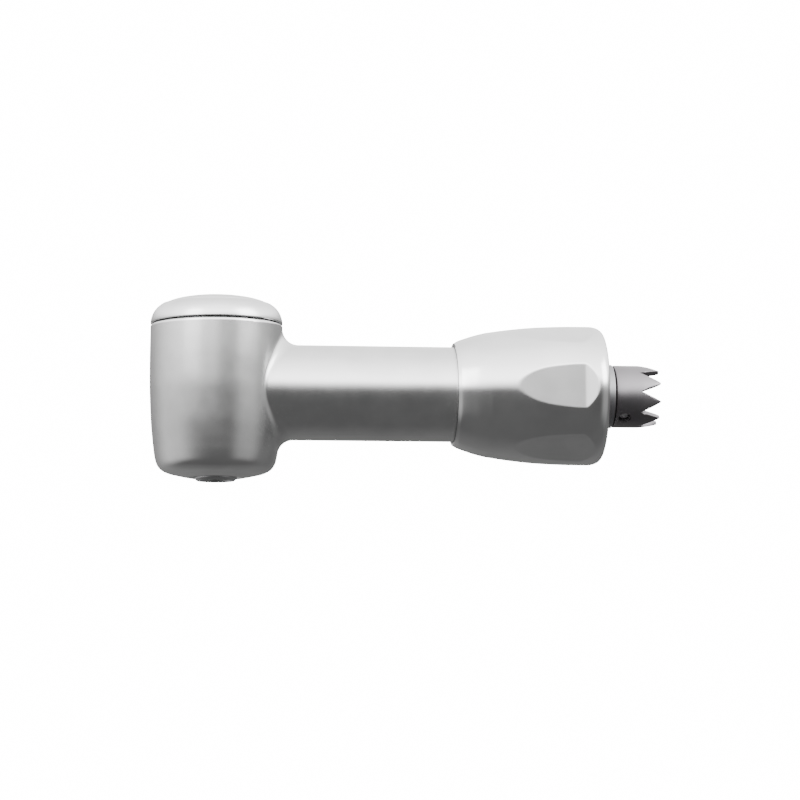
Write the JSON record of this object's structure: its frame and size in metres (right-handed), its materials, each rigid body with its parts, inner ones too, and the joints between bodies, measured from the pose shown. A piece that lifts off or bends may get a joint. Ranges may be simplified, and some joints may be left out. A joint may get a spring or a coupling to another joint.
{
  "type": "contra angle handpiece head",
  "caption": "Right-angle drive head: straight neck, hexagon-flatted coupling ring nut, toothed crown gear, bevel-driven hollow spindle and push-button latch cap.",
  "frame": {"origin": "on the drive axis at the rear plane of the ring nut, where the shank's end face meets it", "axes": "+X along the drive axis toward the crown gear, +Z along the bur axis toward the push button, -Y toward the side pictured"},
  "size_m": [0.0384, 0.0104, 0.0138],
  "materials": {
    "satin_steel": "satin, fine bead-blasted grain",
    "nut_nickel": "smooth satin nickel",
    "button_steel": "satin turned",
    "crown_steel": "machined, darker",
    "gear_steel": "machined and hardened",
    "bearing_steel": "ground and polished",
    "cage_steel": "ground balls in a pressed cage",
    "bronze": "sintered bearing bronze",
    "seal_rubber": "matt black",
    "spring_steel": "drawn wire and strip"
  },
  "bodies": {
    "head": {"head_housing": "satin_steel", "head_cap": "satin_steel", "cap_seal": "seal_rubber", "wave_washer": "spring_steel", "upper_outer_race": "bearing_steel", "lower_outer_race": "bearing_steel", "front_outer_race": "bearing_steel", "rear_outer_race": "bearing_steel", "outer_spacer_sleeve": "gear_steel", "coupling_bush": "satin_steel", "rear_bushing": "bronze", "index_pin": "gear_steel", "nose_seal": "seal_rubber", "button_spring": "spring_steel"},
    "ring_nut": {"ring_nut": "nut_nickel"},
    "spindle": {"spindle_tube": "gear_steel", "driven_gear": "gear_steel", "upper_inner_race": "bearing_steel", "lower_inner_race": "bearing_steel", "chuck_head": "gear_steel", "bur_drive_key": "gear_steel", "chuck_clip": "spring_steel"},
    "jaw_a": {"latch_jaw_a": "gear_steel"},
    "jaw_b": {"latch_jaw_b": "gear_steel"},
    "drive": {"drive_shaft": "gear_steel", "drive_pinion": "gear_steel", "front_inner_race": "bearing_steel", "rear_inner_race": "bearing_steel", "inner_spacer_sleeve": "gear_steel", "shaft_collar": "gear_steel", "crown_gear": "crown_steel", "crown_pin": "bearing_steel"},
    "upper_balls": {"upper_bearing_balls": "cage_steel"},
    "lower_balls": {"lower_bearing_balls": "cage_steel"},
    "front_balls": {"front_bearing_balls": "cage_steel"},
    "rear_balls": {"rear_bearing_balls": "cage_steel"},
    "button": {"push_button": "button_steel", "release_cone": "gear_steel"}
  },
  "joints": [
    {"name": "drive_spin", "type": "hinge", "parent": "head", "child": "drive", "pos_m": [-0.029, 0, 0], "axis": [1, 0, 0], "continuous": true},
    {"name": "spindle_spin", "type": "hinge", "parent": "head", "child": "spindle", "pos_m": [-0.029, 0, 0], "axis": [0, 0, 1], "continuous": true},
    {"name": "upper_balls_spin", "type": "hinge", "parent": "head", "child": "upper_balls", "pos_m": [-0.029, 0, 0], "axis": [0, 0, 1], "continuous": true},
    {"name": "lower_balls_spin", "type": "hinge", "parent": "head", "child": "lower_balls", "pos_m": [-0.029, 0, 0], "axis": [0, 0, 1], "continuous": true},
    {"name": "front_balls_spin", "type": "hinge", "parent": "head", "child": "front_balls", "pos_m": [-0.029, 0, 0], "axis": [1, 0, 0], "continuous": true},
    {"name": "rear_balls_spin", "type": "hinge", "parent": "head", "child": "rear_balls", "pos_m": [-0.029, 0, 0], "axis": [1, 0, 0], "continuous": true},
    {"name": "ring_nut_spin", "type": "hinge", "parent": "head", "child": "ring_nut", "pos_m": [-0.029, 0, 0], "axis": [1, 0, 0], "continuous": true},
    {"name": "button_press", "type": "slide", "parent": "head", "child": "button", "axis": [0, 0, -1], "range_m": [0, 0.0005], "stiffness_N_per_m": 1500, "springref_m": -0.001, "deforming": ["button_spring"]},
    {"name": "jaw_a_open", "type": "slide", "parent": "spindle", "child": "jaw_a", "axis": [1, 0, 0], "range_m": [0, 0.0003]},
    {"name": "jaw_b_open", "type": "slide", "parent": "spindle", "child": "jaw_b", "axis": [-1, 0, 0], "range_m": [0, 0.0003]}
  ],
  "couplings": [
    {"joint": "spindle_spin", "follows": "drive_spin", "ratio": -1},
    {"joint": "upper_balls_spin", "follows": "drive_spin", "ratio": -0.4048},
    {"joint": "lower_balls_spin", "follows": "drive_spin", "ratio": -0.4048},
    {"joint": "front_balls_spin", "follows": "drive_spin", "ratio": 0.4059},
    {"joint": "rear_balls_spin", "follows": "drive_spin", "ratio": 0.4059},
    {"joint": "jaw_a_open", "follows": "button_press", "ratio": 0.6},
    {"joint": "jaw_b_open", "follows": "button_press", "ratio": 0.6}
  ]
}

### Short problem
Write the data from above out again, exactly.

### The reply
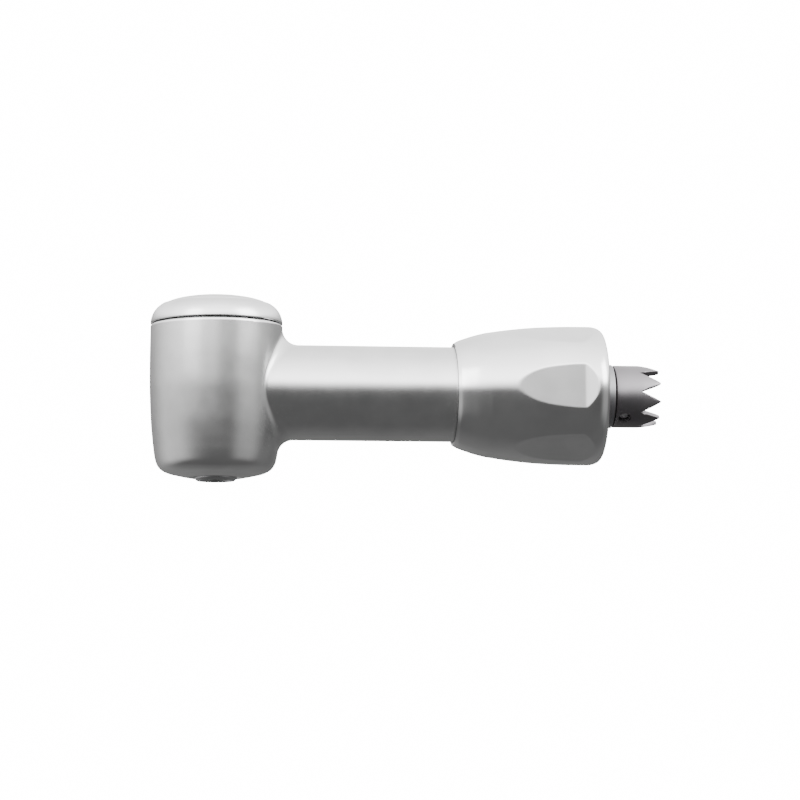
Write the JSON record of this object's structure: its frame and size in metres (right-handed), its materials, each rigid body with its parts, inner ones too, and the joints between bodies, measured from the pose shown. A piece that lifts off or bends may get a joint. Ranges may be simplified, and some joints may be left out. A joint may get a spring or a coupling to another joint.
{
  "type": "contra angle handpiece head",
  "caption": "Right-angle drive head: straight neck, hexagon-flatted coupling ring nut, toothed crown gear, bevel-driven hollow spindle and push-button latch cap.",
  "frame": {"origin": "on the drive axis at the rear plane of the ring nut, where the shank's end face meets it", "axes": "+X along the drive axis toward the crown gear, +Z along the bur axis toward the push button, -Y toward the side pictured"},
  "size_m": [0.0384, 0.0104, 0.0138],
  "materials": {
    "satin_steel": "satin, fine bead-blasted grain",
    "nut_nickel": "smooth satin nickel",
    "button_steel": "satin turned",
    "crown_steel": "machined, darker",
    "gear_steel": "machined and hardened",
    "bearing_steel": "ground and polished",
    "cage_steel": "ground balls in a pressed cage",
    "bronze": "sintered bearing bronze",
    "seal_rubber": "matt black",
    "spring_steel": "drawn wire and strip"
  },
  "bodies": {
    "head": {"head_housing": "satin_steel", "head_cap": "satin_steel", "cap_seal": "seal_rubber", "wave_washer": "spring_steel", "upper_outer_race": "bearing_steel", "lower_outer_race": "bearing_steel", "front_outer_race": "bearing_steel", "rear_outer_race": "bearing_steel", "outer_spacer_sleeve": "gear_steel", "coupling_bush": "satin_steel", "rear_bushing": "bronze", "index_pin": "gear_steel", "nose_seal": "seal_rubber", "button_spring": "spring_steel"},
    "ring_nut": {"ring_nut": "nut_nickel"},
    "spindle": {"spindle_tube": "gear_steel", "driven_gear": "gear_steel", "upper_inner_race": "bearing_steel", "lower_inner_race": "bearing_steel", "chuck_head": "gear_steel", "bur_drive_key": "gear_steel", "chuck_clip": "spring_steel"},
    "jaw_a": {"latch_jaw_a": "gear_steel"},
    "jaw_b": {"latch_jaw_b": "gear_steel"},
    "drive": {"drive_shaft": "gear_steel", "drive_pinion": "gear_steel", "front_inner_race": "bearing_steel", "rear_inner_race": "bearing_steel", "inner_spacer_sleeve": "gear_steel", "shaft_collar": "gear_steel", "crown_gear": "crown_steel", "crown_pin": "bearing_steel"},
    "upper_balls": {"upper_bearing_balls": "cage_steel"},
    "lower_balls": {"lower_bearing_balls": "cage_steel"},
    "front_balls": {"front_bearing_balls": "cage_steel"},
    "rear_balls": {"rear_bearing_balls": "cage_steel"},
    "button": {"push_button": "button_steel", "release_cone": "gear_steel"}
  },
  "joints": [
    {"name": "drive_spin", "type": "hinge", "parent": "head", "child": "drive", "pos_m": [-0.029, 0, 0], "axis": [1, 0, 0], "continuous": true},
    {"name": "spindle_spin", "type": "hinge", "parent": "head", "child": "spindle", "pos_m": [-0.029, 0, 0], "axis": [0, 0, 1], "continuous": true},
    {"name": "upper_balls_spin", "type": "hinge", "parent": "head", "child": "upper_balls", "pos_m": [-0.029, 0, 0], "axis": [0, 0, 1], "continuous": true},
    {"name": "lower_balls_spin", "type": "hinge", "parent": "head", "child": "lower_balls", "pos_m": [-0.029, 0, 0], "axis": [0, 0, 1], "continuous": true},
    {"name": "front_balls_spin", "type": "hinge", "parent": "head", "child": "front_balls", "pos_m": [-0.029, 0, 0], "axis": [1, 0, 0], "continuous": true},
    {"name": "rear_balls_spin", "type": "hinge", "parent": "head", "child": "rear_balls", "pos_m": [-0.029, 0, 0], "axis": [1, 0, 0], "continuous": true},
    {"name": "ring_nut_spin", "type": "hinge", "parent": "head", "child": "ring_nut", "pos_m": [-0.029, 0, 0], "axis": [1, 0, 0], "continuous": true},
    {"name": "button_press", "type": "slide", "parent": "head", "child": "button", "axis": [0, 0, -1], "range_m": [0, 0.0005], "stiffness_N_per_m": 1500, "springref_m": -0.001, "deforming": ["button_spring"]},
    {"name": "jaw_a_open", "type": "slide", "parent": "spindle", "child": "jaw_a", "axis": [1, 0, 0], "range_m": [0, 0.0003]},
    {"name": "jaw_b_open", "type": "slide", "parent": "spindle", "child": "jaw_b", "axis": [-1, 0, 0], "range_m": [0, 0.0003]}
  ],
  "couplings": [
    {"joint": "spindle_spin", "follows": "drive_spin", "ratio": -1},
    {"joint": "upper_balls_spin", "follows": "drive_spin", "ratio": -0.4048},
    {"joint": "lower_balls_spin", "follows": "drive_spin", "ratio": -0.4048},
    {"joint": "front_balls_spin", "follows": "drive_spin", "ratio": 0.4059},
    {"joint": "rear_balls_spin", "follows": "drive_spin", "ratio": 0.4059},
    {"joint": "jaw_a_open", "follows": "button_press", "ratio": 0.6},
    {"joint": "jaw_b_open", "follows": "button_press", "ratio": 0.6}
  ]
}